Henryk Opieński, le visage de la coopération culturelle polono-suisse
Mais la coopération culturelle peut aussi prendre la forme d’un visage. Et, entre la Suisse et la Pologne, ce visage n’était autre que celui d’Henryk Opieński, pianiste, compositeur et chef d'orchestre, né en 1870 à Cracovie et décédé en 1942 à Morges (Suisse). Opieński, par des relations purement informelles, se plaçait au cœur de la « diplomatie culturelle polonaise ». Après l’indépendance de la Pologne, il noue des liens avec des diplomates polonais résidant à Berne et à Genève. Résident permanent en Suisse, il permet à différents projets culturels de voir le jour, aussi bien en tant qu’initiateur, qu’exécutant, par de nombreuses correspondances.
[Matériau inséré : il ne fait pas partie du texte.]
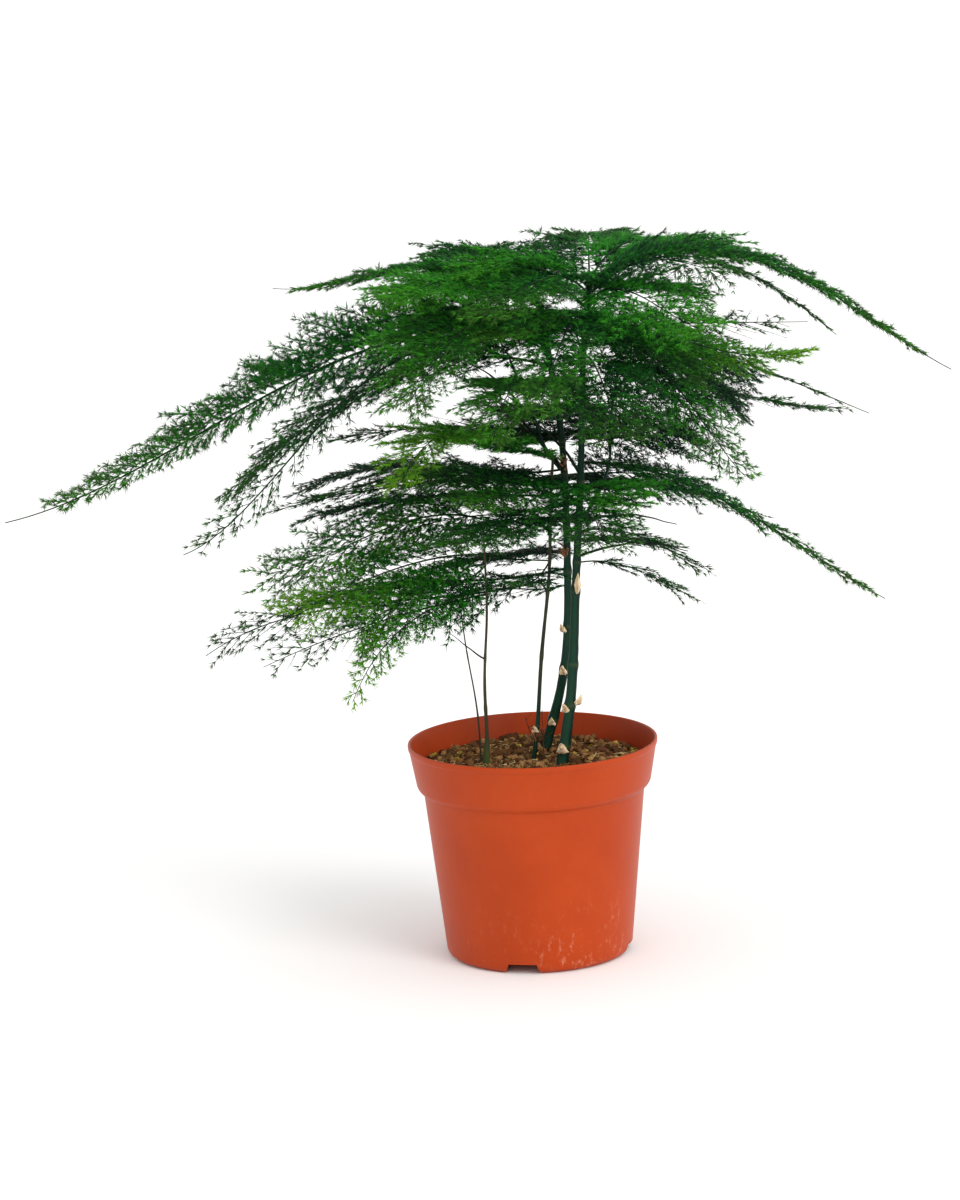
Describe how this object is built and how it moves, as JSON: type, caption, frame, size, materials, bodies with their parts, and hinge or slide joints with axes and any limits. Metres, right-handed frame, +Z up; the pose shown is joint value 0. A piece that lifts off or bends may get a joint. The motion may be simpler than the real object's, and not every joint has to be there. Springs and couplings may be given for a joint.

La figure d’individus comme Opieński fut aussi un moyen de contourner le sous-financement de la diplomatie culturelle polonaise.
Une amitié… mais des valeurs qui divergent parfois
Toutefois, l’amitié polono-suisse, placée sous le spectre de l’Union européenne (UE), peut se heurter à un curseur de valeurs qui ne se place pas toujours au même niveau.
Pour preuve, l’UE a par ailleurs déjà engagé des procédures judiciaires contre la Pologne, que ce soit à propos de la réforme de la justice ou du refus du pays d’accueillir des réfugiés. Ainsi, la Commission européenne a entamé en 2017 une procédure d’infraction contre la Pologne sur la base de l’article 7 du traité sur l’UE. Le Département fédéral suisse des affaires étrangères (DFAE) avec sa sobriété toute helvétique a réagi : « La Suisse et la Pologne partagent de nombreuses valeurs, mais dans certains domaines les valeurs peuvent différer. La Suisse observe la situation et discute si nécessaire de certaines questions ». Tout est dit !
Un tendance confirmée par Pierre-Alain Eltschinger, porte-parole du DFAE : « La Suisse part de l’idée que les pays partenaires partagent les valeurs communes de l’Europe. Si ces principes fondamentaux ne sont pas respectés, la Suisse aura recours aux instruments de sa politique étrangère qu’elle appliquera en fonction de la situation et du contexte ».
En réalité, cette traditionnelle prudence suisse résulte en grande partie d’intérêts économiques.
Dans tous les cas, ces considérations ne sont pour l’instant que minimes. Pour la Pologne autant que la Suisse, en amitié, les relations les plus longues sont les plus solides.